▶ _Work required_: The lines to return are those from the one containing "const centre = new THREE.Vector2(0, 0);" down to the one containing "for node in", inclusive; return them exactly and nothing else.

▶ _Input material_:
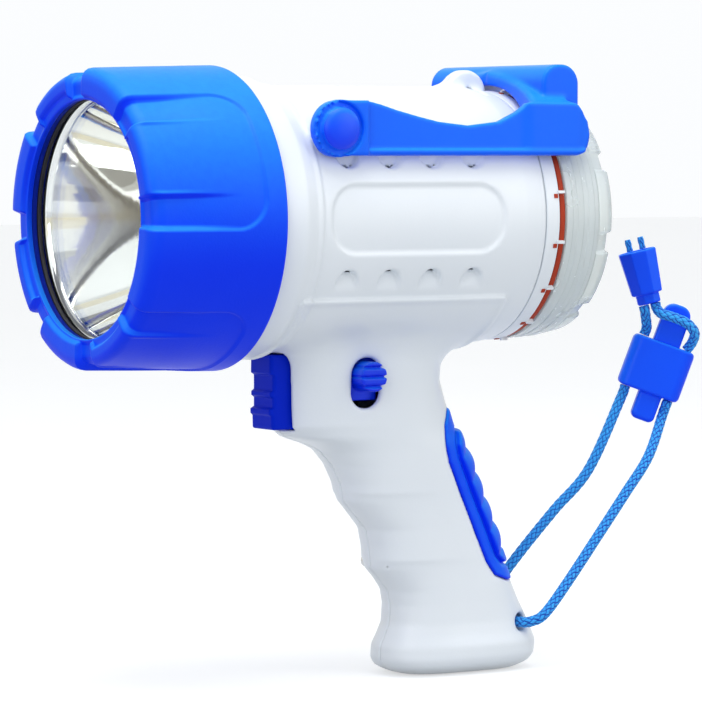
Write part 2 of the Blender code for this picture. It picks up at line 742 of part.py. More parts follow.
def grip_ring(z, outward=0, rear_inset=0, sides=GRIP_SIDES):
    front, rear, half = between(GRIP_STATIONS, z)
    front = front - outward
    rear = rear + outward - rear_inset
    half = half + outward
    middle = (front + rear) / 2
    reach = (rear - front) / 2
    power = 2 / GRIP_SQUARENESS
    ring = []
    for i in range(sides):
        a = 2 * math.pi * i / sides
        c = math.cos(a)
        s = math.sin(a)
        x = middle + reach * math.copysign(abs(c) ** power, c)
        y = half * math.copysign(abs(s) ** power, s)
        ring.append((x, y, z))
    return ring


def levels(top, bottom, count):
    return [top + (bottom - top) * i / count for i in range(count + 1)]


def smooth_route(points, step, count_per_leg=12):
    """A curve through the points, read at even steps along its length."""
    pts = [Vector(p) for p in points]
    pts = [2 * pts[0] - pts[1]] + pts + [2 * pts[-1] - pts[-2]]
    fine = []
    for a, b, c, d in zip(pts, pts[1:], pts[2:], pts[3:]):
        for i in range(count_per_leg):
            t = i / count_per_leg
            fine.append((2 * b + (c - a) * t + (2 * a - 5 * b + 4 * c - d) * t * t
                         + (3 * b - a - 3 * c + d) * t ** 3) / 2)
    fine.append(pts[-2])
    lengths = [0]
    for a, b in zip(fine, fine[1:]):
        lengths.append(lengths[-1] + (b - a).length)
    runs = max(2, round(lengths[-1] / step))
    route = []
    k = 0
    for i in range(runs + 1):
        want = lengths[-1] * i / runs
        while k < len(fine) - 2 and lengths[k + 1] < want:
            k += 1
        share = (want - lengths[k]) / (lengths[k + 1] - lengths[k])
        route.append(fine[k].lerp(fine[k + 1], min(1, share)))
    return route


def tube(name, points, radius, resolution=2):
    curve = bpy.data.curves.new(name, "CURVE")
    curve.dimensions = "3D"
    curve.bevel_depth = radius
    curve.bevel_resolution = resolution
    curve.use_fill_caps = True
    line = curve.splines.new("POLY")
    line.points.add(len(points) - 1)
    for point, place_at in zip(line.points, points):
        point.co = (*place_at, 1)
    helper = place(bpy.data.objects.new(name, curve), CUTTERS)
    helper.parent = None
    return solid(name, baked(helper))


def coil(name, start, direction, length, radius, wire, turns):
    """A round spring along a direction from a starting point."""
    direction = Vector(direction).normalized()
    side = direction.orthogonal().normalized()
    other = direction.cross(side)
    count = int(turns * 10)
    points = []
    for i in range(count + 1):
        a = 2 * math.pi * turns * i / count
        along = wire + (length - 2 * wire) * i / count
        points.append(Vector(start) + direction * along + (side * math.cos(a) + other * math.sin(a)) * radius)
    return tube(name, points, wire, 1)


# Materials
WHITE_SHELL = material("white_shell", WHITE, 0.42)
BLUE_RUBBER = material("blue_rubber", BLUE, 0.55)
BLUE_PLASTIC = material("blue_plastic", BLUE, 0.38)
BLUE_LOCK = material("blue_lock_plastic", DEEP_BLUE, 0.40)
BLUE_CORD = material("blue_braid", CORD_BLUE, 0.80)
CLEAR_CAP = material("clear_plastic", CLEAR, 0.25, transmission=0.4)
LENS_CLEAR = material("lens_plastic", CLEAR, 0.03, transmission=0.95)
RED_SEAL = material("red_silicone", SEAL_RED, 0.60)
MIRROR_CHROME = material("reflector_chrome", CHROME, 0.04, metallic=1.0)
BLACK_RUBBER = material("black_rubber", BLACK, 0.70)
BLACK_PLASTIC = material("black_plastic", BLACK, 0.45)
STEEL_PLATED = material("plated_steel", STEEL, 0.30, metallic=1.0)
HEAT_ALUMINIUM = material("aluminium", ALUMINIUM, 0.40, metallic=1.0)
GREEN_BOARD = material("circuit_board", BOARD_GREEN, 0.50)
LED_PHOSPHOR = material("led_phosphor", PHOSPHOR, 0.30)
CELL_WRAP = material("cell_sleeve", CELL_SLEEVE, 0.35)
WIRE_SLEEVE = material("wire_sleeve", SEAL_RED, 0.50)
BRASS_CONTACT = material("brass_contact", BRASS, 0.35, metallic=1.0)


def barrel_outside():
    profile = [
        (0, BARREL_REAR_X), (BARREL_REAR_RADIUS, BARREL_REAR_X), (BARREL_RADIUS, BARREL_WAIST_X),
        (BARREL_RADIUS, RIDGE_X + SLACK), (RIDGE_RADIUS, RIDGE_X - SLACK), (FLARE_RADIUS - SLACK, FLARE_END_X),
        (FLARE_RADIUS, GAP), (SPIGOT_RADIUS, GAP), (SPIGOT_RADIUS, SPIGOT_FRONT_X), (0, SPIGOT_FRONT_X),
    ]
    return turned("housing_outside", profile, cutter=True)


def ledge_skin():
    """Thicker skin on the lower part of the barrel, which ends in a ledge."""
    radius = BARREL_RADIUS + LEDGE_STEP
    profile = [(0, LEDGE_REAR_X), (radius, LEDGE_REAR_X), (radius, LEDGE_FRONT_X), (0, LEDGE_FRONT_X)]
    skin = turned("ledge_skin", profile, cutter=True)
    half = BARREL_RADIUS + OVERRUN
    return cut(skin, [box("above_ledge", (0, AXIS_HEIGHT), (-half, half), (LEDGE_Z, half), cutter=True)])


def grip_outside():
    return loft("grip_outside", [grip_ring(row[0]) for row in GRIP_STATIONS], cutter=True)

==

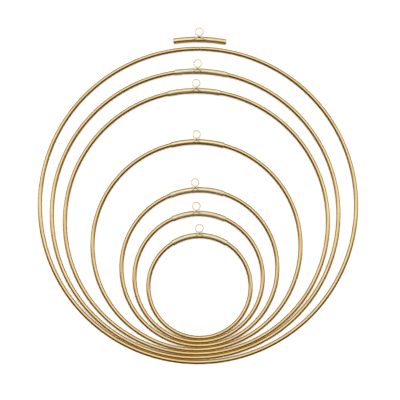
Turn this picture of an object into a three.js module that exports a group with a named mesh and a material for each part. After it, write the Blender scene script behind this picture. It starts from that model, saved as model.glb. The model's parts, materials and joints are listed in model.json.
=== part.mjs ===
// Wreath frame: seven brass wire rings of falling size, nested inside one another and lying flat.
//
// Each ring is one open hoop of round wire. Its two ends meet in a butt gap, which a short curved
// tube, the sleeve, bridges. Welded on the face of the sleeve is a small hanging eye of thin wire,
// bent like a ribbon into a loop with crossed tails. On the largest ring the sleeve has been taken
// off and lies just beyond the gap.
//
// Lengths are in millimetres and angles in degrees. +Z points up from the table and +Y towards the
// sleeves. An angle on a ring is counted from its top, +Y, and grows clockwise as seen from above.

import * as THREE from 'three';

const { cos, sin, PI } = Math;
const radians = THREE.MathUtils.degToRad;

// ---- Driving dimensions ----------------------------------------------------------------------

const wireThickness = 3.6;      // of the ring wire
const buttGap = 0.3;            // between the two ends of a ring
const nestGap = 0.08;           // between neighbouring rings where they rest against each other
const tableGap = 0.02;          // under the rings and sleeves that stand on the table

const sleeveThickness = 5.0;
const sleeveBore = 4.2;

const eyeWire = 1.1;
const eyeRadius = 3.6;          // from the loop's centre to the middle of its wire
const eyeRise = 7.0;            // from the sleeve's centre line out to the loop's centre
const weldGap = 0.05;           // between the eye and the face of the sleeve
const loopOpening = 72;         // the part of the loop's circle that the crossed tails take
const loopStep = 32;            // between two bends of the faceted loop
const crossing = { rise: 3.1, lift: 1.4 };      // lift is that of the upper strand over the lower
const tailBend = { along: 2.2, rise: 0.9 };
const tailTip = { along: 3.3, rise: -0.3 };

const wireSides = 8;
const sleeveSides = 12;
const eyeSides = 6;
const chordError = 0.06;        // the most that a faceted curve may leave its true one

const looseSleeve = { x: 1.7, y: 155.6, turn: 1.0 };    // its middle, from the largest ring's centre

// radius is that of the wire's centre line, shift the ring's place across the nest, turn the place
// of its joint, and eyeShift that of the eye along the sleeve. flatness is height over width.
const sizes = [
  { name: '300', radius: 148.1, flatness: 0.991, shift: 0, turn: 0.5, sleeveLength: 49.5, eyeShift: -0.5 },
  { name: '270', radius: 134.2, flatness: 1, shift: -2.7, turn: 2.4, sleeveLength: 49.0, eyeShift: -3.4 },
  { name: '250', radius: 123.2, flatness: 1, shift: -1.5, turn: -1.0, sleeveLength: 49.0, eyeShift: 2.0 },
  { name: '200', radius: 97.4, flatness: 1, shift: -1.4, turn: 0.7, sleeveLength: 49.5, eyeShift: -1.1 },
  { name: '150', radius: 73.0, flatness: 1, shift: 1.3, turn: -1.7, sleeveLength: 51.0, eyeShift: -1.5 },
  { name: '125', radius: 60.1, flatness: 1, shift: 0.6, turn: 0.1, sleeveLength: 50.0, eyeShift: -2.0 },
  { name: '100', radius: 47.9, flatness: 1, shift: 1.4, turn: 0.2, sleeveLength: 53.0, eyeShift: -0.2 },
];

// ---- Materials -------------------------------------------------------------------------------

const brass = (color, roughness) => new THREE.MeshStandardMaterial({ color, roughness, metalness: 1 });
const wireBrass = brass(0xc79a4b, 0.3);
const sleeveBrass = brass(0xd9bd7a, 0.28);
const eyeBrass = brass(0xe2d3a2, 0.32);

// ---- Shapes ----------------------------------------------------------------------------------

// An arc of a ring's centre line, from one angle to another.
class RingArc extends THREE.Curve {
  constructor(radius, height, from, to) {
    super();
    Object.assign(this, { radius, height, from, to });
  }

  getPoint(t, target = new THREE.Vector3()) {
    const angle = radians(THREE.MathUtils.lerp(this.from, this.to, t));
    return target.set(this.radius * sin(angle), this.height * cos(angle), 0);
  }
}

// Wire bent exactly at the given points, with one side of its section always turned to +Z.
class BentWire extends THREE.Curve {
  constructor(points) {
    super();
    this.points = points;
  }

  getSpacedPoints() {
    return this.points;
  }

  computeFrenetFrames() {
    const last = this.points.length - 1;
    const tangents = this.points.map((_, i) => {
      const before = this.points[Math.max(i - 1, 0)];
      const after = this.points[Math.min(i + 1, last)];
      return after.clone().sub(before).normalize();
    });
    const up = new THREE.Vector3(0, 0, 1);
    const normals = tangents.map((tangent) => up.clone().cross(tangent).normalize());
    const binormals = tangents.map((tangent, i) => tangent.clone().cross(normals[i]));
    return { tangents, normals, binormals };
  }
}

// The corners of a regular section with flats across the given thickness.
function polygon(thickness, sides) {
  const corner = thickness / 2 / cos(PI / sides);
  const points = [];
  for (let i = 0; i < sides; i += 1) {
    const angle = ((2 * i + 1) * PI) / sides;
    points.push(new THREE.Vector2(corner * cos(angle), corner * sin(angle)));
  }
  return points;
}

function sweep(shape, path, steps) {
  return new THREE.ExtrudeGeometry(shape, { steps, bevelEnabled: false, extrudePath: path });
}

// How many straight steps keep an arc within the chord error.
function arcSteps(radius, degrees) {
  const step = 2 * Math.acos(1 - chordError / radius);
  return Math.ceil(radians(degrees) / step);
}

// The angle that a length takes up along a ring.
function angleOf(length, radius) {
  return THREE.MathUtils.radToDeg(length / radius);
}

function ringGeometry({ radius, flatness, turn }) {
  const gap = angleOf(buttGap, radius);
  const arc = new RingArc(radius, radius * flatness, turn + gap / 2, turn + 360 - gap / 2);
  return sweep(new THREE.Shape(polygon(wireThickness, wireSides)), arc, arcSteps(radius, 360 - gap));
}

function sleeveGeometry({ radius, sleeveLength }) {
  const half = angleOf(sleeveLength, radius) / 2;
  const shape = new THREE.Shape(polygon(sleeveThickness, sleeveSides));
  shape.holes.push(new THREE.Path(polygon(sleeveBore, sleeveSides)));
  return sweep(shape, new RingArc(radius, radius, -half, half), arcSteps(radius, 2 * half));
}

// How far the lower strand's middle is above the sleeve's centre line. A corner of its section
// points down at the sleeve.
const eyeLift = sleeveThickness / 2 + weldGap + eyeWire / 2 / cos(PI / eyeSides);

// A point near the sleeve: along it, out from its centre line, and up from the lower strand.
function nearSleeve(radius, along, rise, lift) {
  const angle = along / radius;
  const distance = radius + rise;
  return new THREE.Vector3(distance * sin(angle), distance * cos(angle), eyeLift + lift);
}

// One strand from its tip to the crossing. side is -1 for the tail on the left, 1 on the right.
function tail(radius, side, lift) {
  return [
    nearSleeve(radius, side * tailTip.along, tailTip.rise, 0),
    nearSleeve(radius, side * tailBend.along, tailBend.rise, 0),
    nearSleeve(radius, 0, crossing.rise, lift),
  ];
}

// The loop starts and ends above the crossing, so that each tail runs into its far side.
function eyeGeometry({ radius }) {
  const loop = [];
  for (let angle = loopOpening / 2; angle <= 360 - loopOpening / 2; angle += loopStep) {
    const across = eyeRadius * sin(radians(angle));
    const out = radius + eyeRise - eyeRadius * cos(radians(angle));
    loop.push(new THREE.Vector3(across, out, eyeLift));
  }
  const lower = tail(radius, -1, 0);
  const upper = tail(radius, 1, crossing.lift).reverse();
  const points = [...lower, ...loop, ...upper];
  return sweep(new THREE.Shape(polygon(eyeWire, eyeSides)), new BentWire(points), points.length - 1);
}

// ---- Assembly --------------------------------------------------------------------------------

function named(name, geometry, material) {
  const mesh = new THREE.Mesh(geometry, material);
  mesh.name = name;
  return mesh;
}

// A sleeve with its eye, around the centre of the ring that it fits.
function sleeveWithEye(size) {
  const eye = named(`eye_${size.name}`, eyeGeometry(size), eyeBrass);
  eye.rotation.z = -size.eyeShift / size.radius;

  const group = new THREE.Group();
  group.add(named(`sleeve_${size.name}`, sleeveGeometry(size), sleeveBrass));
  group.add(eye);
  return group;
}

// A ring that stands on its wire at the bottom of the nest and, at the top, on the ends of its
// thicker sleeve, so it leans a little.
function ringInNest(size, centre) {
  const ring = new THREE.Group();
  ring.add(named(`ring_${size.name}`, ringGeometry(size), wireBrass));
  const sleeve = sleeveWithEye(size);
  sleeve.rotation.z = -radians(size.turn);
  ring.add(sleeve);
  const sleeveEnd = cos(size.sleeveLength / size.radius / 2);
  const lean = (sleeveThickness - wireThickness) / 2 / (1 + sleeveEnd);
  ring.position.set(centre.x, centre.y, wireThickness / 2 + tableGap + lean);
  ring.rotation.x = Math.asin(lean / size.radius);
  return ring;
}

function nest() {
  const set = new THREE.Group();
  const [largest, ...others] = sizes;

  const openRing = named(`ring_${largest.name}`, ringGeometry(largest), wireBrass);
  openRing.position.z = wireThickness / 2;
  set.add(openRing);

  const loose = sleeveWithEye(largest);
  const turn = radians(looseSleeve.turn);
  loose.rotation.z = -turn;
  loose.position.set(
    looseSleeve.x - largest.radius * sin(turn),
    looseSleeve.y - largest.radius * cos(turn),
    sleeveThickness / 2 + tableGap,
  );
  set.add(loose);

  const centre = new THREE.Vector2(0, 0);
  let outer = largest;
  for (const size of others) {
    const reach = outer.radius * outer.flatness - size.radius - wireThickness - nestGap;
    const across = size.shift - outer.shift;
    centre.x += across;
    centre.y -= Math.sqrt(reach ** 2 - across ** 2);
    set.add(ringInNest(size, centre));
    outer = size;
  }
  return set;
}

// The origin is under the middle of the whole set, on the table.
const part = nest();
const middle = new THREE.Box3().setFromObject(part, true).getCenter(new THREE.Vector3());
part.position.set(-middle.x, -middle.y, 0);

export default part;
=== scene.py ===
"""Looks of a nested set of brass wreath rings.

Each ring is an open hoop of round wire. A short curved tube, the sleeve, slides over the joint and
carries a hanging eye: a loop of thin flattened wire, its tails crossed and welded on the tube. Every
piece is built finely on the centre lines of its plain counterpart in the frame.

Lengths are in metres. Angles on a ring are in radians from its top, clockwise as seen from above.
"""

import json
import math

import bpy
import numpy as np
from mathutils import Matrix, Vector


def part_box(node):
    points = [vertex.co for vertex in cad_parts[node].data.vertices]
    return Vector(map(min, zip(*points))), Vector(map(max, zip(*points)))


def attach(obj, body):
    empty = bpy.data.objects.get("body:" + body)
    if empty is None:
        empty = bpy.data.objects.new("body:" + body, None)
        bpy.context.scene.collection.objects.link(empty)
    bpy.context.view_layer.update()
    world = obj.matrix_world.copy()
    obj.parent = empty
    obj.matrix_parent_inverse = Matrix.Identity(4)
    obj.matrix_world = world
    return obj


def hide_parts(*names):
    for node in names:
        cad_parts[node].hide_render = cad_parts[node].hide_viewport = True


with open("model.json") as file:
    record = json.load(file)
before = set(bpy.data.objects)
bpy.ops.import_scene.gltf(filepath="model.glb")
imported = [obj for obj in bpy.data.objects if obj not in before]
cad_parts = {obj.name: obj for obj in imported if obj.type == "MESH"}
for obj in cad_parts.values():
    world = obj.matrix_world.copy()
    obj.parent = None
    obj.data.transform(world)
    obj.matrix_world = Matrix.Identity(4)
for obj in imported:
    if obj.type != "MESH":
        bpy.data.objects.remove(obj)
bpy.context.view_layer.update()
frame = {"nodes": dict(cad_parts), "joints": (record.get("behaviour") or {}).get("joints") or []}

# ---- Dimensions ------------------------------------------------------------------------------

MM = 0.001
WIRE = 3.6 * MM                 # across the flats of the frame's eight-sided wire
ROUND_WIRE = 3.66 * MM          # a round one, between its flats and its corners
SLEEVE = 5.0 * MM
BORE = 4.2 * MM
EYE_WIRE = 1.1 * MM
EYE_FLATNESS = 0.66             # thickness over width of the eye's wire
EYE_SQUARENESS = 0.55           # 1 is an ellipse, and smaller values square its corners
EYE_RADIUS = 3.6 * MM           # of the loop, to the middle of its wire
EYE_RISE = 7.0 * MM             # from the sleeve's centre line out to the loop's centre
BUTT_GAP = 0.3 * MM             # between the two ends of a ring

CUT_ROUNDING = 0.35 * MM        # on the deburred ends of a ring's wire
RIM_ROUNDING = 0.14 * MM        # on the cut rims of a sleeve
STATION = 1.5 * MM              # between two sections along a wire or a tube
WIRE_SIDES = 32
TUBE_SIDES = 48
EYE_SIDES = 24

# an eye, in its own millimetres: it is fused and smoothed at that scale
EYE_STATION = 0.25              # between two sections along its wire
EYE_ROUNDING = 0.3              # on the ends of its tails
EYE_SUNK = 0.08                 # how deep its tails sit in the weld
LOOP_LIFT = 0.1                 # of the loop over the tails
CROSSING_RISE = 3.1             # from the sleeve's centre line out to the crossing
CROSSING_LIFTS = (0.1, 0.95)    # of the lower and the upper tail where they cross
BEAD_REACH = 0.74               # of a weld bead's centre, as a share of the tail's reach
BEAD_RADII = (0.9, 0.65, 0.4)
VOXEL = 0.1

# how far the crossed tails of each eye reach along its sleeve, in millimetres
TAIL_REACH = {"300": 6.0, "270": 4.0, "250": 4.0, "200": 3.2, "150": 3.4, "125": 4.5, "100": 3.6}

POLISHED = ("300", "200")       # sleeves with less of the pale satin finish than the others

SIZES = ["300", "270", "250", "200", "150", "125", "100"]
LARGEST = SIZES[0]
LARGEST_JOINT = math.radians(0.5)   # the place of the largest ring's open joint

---

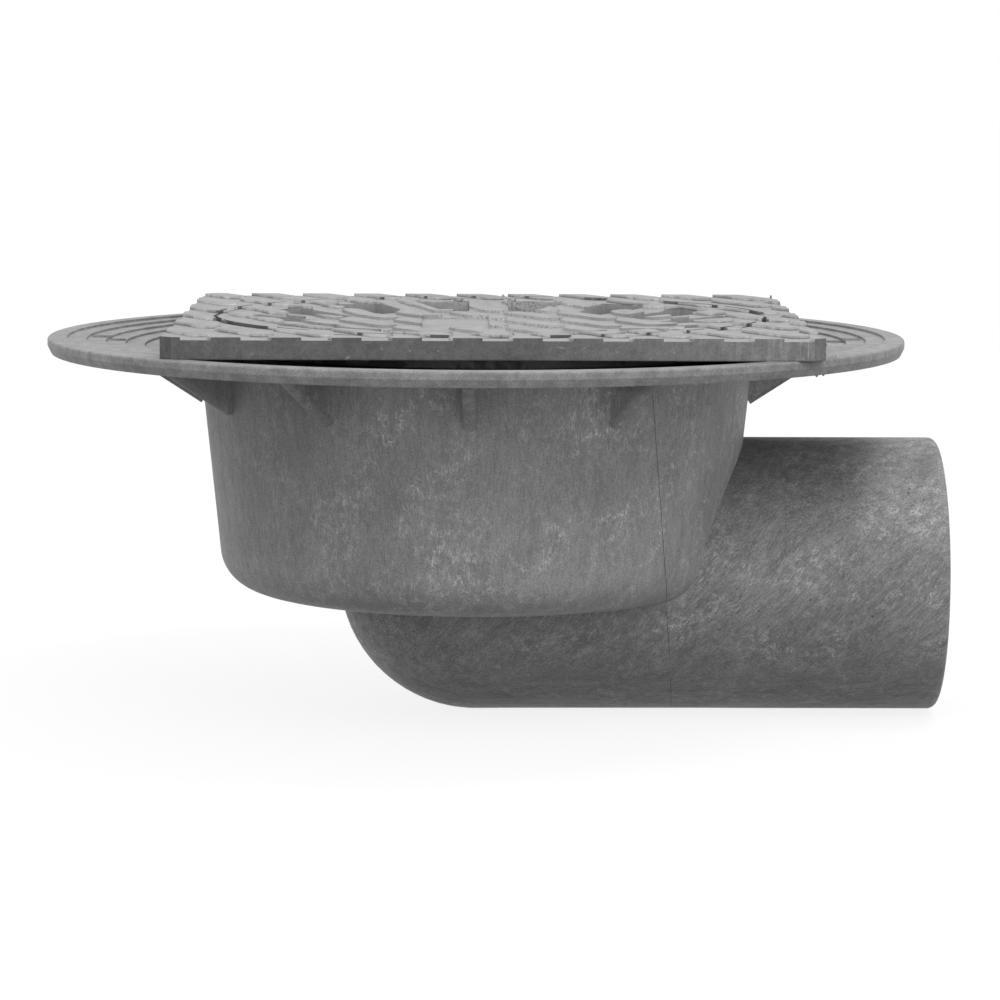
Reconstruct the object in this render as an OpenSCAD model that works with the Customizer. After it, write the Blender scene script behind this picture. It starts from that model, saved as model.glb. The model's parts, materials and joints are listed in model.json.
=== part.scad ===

▶ _The reply_:
  const centre = new THREE.Vector2(0, 0);
  let outer = largest;
  for (const size of others) {
    const reach = outer.radius * outer.flatness - size.radius - wireThickness - nestGap;
    const across = size.shift - outer.shift;
    centre.x += across;
    centre.y -= Math.sqrt(reach ** 2 - across ** 2);
    set.add(ringInNest(size, centre));
    outer = size;
  }
  return set;
}

// The origin is under the middle of the whole set, on the table.
const part = nest();
const middle = new THREE.Box3().setFromObject(part, true).getCenter(new THREE.Vector3());
part.position.set(-middle.x, -middle.y, 0);

export default part;
=== scene.py ===
"""Looks of a nested set of brass wreath rings.

Each ring is an open hoop of round wire. A short curved tube, the sleeve, slides over the joint and
carries a hanging eye: a loop of thin flattened wire, its tails crossed and welded on the tube. Every
piece is built finely on the centre lines of its plain counterpart in the frame.

Lengths are in metres. Angles on a ring are in radians from its top, clockwise as seen from above.
"""

import json
import math

import bpy
import numpy as np
from mathutils import Matrix, Vector


def part_box(node):
    points = [vertex.co for vertex in cad_parts[node].data.vertices]
    return Vector(map(min, zip(*points))), Vector(map(max, zip(*points)))


def attach(obj, body):
    empty = bpy.data.objects.get("body:" + body)
    if empty is None:
        empty = bpy.data.objects.new("body:" + body, None)
        bpy.context.scene.collection.objects.link(empty)
    bpy.context.view_layer.update()
    world = obj.matrix_world.copy()
    obj.parent = empty
    obj.matrix_parent_inverse = Matrix.Identity(4)
    obj.matrix_world = world
    return obj


def hide_parts(*names):
    for node in names:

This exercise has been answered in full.